According to both CBSA and Calgary Police, the latter were present to back up the former due to the large size of the work force. In practice, what this means is that local law enforcement are collaborating with these crackdowns on local workers. These employees showed immense fear, with many leaving the workplace and not returning.
One construction worker, Tamara Watson, expressed that due to being indigenous, she was worried by the presence of CBSA and Calgary Police; considering numerous reports of indigenous people being seized by racist ICE agents, this is a well-grounded fear.
Immigration lawyer Raj Sharma makes the point that these raids are not random, but rather based on anonymous tips, meaning that CBSA raids can be weaponized by members of the public, such as an industry competitor seeking to disrupt operations, or racists seeking to make the lives of brown people more difficult in our country.
What is clear, however, is that the increase in funding to CBSA was for the purpose of increasing inland operations, similar to those conducted by ICE in the United States. And like ICE, these inland agents are targeting racialized populations on the basis of visible characteristics like skin colour.

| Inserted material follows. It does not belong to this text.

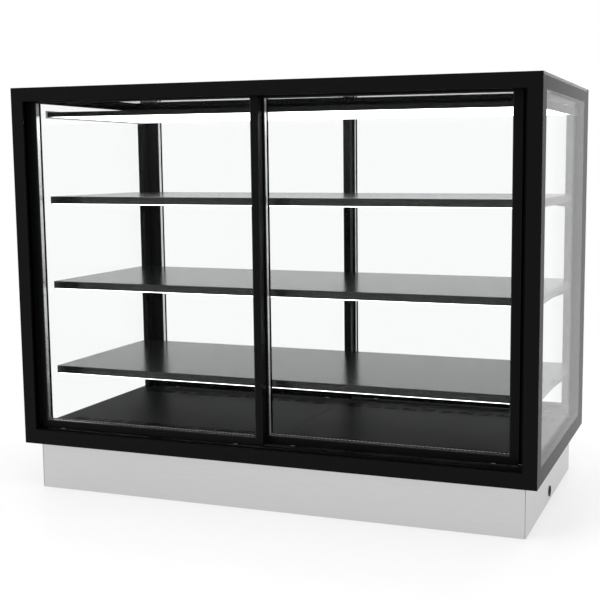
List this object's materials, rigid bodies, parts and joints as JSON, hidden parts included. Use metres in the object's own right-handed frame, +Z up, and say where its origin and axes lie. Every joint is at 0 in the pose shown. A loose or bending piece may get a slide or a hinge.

Indeed, considering how diverse Canadian society is, it’s absurd to claim that you can visually distinguish who is and isn’t Canadian, unless you are a blatant racist. And yet this is now a shared ethos between CBSA and ICE.
So, how soon before CBSA starts emulating other practices by ICE? How long before Canada also has camps where people disappear, and never return from?
I fear that it may be sooner than we think.